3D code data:
◇ ◇ ◇ ◇

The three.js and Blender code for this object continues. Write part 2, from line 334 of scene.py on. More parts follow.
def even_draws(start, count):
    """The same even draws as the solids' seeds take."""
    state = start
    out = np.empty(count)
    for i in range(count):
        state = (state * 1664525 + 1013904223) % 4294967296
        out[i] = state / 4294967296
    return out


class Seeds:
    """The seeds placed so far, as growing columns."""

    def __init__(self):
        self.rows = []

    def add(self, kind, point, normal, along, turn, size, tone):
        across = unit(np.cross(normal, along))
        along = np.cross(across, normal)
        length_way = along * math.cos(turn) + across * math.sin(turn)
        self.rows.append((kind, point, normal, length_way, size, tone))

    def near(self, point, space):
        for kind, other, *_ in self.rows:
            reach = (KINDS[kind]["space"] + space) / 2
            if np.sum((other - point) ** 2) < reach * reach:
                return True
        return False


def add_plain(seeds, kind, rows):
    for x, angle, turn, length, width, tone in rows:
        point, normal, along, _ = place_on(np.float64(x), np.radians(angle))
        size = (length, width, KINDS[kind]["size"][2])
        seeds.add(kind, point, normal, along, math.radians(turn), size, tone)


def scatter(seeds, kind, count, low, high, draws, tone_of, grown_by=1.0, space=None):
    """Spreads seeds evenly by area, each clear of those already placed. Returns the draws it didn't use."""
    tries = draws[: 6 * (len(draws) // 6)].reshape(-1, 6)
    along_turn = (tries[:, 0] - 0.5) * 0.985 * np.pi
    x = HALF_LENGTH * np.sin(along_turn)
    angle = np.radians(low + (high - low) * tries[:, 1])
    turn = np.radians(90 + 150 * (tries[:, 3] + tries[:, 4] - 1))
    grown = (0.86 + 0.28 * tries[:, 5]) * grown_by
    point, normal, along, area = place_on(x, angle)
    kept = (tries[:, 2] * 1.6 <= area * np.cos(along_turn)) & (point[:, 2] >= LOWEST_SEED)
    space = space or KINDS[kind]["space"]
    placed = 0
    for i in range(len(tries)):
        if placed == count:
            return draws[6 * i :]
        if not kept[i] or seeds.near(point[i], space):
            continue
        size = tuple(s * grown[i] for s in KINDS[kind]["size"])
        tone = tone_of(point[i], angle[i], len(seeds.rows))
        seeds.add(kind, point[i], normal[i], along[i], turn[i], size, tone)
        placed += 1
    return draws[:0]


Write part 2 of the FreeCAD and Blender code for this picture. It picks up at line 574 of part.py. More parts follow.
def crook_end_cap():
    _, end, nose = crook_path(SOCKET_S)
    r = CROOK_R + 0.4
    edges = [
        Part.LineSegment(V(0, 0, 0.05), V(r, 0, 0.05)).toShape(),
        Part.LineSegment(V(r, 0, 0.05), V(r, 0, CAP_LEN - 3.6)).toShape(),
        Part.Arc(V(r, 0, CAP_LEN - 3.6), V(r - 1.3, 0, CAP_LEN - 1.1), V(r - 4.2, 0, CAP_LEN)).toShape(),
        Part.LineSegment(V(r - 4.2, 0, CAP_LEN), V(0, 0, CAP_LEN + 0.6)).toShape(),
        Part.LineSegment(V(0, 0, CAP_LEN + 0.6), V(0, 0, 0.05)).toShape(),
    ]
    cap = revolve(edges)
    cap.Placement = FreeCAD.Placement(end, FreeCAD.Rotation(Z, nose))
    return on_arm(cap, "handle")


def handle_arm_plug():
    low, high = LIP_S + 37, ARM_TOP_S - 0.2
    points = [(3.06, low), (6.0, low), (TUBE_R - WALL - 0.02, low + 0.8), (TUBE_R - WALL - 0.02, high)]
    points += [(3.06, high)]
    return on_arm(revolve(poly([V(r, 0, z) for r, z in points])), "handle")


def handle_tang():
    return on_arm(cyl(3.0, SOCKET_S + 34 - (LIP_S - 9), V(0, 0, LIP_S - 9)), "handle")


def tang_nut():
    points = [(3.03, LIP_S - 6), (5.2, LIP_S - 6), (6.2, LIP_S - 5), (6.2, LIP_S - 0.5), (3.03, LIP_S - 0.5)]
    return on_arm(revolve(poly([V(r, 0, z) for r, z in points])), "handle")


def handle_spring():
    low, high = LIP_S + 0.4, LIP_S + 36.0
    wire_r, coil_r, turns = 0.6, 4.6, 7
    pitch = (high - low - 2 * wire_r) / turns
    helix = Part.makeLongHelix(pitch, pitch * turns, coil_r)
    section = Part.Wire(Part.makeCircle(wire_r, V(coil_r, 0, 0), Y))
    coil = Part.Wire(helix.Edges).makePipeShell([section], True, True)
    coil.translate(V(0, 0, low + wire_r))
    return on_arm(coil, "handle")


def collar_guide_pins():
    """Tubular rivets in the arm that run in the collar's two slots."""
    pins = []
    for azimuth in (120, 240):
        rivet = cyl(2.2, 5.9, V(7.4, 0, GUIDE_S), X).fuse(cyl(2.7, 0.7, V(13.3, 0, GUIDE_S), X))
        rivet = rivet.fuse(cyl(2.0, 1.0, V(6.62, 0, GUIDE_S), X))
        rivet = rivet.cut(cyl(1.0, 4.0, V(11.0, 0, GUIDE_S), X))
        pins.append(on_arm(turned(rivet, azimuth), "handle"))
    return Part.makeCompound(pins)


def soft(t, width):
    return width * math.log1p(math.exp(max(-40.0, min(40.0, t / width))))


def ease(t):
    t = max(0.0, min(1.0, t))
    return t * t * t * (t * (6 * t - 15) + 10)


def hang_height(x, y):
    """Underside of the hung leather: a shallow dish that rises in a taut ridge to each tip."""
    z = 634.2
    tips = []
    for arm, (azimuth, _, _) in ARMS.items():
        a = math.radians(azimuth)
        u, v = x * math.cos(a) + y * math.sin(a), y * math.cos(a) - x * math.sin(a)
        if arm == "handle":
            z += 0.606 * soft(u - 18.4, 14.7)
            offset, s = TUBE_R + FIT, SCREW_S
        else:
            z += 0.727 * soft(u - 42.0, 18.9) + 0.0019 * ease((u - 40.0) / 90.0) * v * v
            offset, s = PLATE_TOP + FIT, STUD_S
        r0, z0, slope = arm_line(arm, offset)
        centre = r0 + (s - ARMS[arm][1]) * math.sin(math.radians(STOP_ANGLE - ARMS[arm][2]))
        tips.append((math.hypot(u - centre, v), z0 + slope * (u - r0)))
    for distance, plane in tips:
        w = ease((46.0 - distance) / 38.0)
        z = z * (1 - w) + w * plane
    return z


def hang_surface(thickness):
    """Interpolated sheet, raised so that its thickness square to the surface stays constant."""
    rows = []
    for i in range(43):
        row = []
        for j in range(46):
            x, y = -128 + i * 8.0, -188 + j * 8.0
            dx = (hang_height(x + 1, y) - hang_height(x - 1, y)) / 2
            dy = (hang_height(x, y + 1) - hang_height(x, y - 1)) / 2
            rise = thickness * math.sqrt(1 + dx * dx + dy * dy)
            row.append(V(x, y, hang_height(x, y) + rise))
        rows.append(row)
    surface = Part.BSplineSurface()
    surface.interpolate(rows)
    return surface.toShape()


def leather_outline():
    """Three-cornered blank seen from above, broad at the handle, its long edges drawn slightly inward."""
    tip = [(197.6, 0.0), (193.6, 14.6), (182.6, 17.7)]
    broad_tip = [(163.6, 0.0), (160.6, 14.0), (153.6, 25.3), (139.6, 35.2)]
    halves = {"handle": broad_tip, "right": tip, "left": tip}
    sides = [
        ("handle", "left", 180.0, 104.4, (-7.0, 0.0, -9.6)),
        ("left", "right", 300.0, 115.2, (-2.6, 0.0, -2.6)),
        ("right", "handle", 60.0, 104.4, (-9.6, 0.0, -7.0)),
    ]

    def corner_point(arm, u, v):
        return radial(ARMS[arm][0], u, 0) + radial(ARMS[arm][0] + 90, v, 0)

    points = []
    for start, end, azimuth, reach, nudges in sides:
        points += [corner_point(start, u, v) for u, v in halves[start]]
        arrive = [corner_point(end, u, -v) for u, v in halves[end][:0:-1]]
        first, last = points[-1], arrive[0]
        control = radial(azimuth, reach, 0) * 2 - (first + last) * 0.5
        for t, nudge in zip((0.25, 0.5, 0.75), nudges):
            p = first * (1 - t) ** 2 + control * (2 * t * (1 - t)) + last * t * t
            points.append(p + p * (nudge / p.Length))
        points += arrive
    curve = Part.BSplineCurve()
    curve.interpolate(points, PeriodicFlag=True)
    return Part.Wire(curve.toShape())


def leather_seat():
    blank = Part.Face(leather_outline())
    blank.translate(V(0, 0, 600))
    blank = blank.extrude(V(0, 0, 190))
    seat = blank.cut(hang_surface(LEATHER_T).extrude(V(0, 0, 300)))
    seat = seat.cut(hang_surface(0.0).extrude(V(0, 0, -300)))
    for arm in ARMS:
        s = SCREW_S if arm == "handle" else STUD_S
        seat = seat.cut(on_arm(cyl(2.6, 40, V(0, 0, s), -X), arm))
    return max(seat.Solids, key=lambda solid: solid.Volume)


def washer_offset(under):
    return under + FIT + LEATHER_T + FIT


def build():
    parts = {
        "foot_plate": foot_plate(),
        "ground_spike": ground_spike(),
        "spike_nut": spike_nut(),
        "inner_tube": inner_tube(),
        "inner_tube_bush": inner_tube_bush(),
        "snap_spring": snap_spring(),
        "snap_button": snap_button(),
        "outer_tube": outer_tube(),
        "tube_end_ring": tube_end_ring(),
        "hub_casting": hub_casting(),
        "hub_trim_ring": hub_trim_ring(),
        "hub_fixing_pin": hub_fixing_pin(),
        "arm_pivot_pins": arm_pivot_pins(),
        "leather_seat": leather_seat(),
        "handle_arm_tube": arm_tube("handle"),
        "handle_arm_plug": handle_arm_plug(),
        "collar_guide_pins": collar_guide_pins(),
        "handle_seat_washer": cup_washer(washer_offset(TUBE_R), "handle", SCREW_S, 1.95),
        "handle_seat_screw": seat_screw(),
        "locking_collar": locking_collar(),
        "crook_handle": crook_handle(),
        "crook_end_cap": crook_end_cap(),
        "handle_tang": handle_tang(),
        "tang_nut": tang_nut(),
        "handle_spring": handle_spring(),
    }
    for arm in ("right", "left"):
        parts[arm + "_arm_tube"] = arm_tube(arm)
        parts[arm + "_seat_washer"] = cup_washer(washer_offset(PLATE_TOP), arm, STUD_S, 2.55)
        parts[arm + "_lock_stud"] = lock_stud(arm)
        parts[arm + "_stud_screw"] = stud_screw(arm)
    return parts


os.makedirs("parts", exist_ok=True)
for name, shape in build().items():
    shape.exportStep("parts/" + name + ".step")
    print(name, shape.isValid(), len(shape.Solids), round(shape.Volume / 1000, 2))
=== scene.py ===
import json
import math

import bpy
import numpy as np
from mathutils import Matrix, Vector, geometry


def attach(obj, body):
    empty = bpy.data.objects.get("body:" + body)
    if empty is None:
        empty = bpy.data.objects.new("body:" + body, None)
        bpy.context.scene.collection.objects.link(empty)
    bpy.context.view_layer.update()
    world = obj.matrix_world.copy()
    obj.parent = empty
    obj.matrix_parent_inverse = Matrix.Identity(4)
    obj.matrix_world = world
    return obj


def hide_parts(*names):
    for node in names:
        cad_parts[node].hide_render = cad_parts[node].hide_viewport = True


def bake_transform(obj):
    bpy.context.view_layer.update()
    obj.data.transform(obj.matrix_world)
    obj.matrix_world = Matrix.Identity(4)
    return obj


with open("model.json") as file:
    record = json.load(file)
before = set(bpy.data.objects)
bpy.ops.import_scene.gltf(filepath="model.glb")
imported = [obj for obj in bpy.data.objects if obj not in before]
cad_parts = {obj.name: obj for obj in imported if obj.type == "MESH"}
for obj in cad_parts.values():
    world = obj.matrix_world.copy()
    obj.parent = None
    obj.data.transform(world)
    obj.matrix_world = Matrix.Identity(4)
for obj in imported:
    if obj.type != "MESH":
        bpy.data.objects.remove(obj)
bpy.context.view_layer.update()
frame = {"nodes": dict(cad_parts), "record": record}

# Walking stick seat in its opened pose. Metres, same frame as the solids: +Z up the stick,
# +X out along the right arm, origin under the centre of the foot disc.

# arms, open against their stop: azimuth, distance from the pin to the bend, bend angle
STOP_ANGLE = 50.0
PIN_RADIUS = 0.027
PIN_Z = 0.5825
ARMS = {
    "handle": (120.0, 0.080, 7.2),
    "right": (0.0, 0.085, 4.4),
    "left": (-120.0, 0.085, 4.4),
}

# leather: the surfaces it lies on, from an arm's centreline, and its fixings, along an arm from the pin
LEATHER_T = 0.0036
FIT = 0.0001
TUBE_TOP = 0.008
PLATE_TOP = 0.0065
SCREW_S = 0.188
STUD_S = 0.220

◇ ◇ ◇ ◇

REQUEST =
Your output shall consist solely of the lines from the line with "arm, STUD_S, 2.55)" to the line with "obj.parent = None", reproduced exactly, both ends included.

ANSWER TO THE EXERCISE =
        parts[arm + "_seat_washer"] = cup_washer(washer_offset(PLATE_TOP), arm, STUD_S, 2.55)
        parts[arm + "_lock_stud"] = lock_stud(arm)
        parts[arm + "_stud_screw"] = stud_screw(arm)
    return parts


os.makedirs("parts", exist_ok=True)
for name, shape in build().items():
    shape.exportStep("parts/" + name + ".step")
    print(name, shape.isValid(), len(shape.Solids), round(shape.Volume / 1000, 2))
=== scene.py ===
import json
import math

import bpy
import numpy as np
from mathutils import Matrix, Vector, geometry


def attach(obj, body):
    empty = bpy.data.objects.get("body:" + body)
    if empty is None:
        empty = bpy.data.objects.new("body:" + body, None)
        bpy.context.scene.collection.objects.link(empty)
    bpy.context.view_layer.update()
    world = obj.matrix_world.copy()
    obj.parent = empty
    obj.matrix_parent_inverse = Matrix.Identity(4)
    obj.matrix_world = world
    return obj


def hide_parts(*names):
    for node in names:
        cad_parts[node].hide_render = cad_parts[node].hide_viewport = True


def bake_transform(obj):
    bpy.context.view_layer.update()
    obj.data.transform(obj.matrix_world)
    obj.matrix_world = Matrix.Identity(4)
    return obj


with open("model.json") as file:
    record = json.load(file)
before = set(bpy.data.objects)
bpy.ops.import_scene.gltf(filepath="model.glb")
imported = [obj for obj in bpy.data.objects if obj not in before]
cad_parts = {obj.name: obj for obj in imported if obj.type == "MESH"}
for obj in cad_parts.values():
    world = obj.matrix_world.copy()
    obj.parent = None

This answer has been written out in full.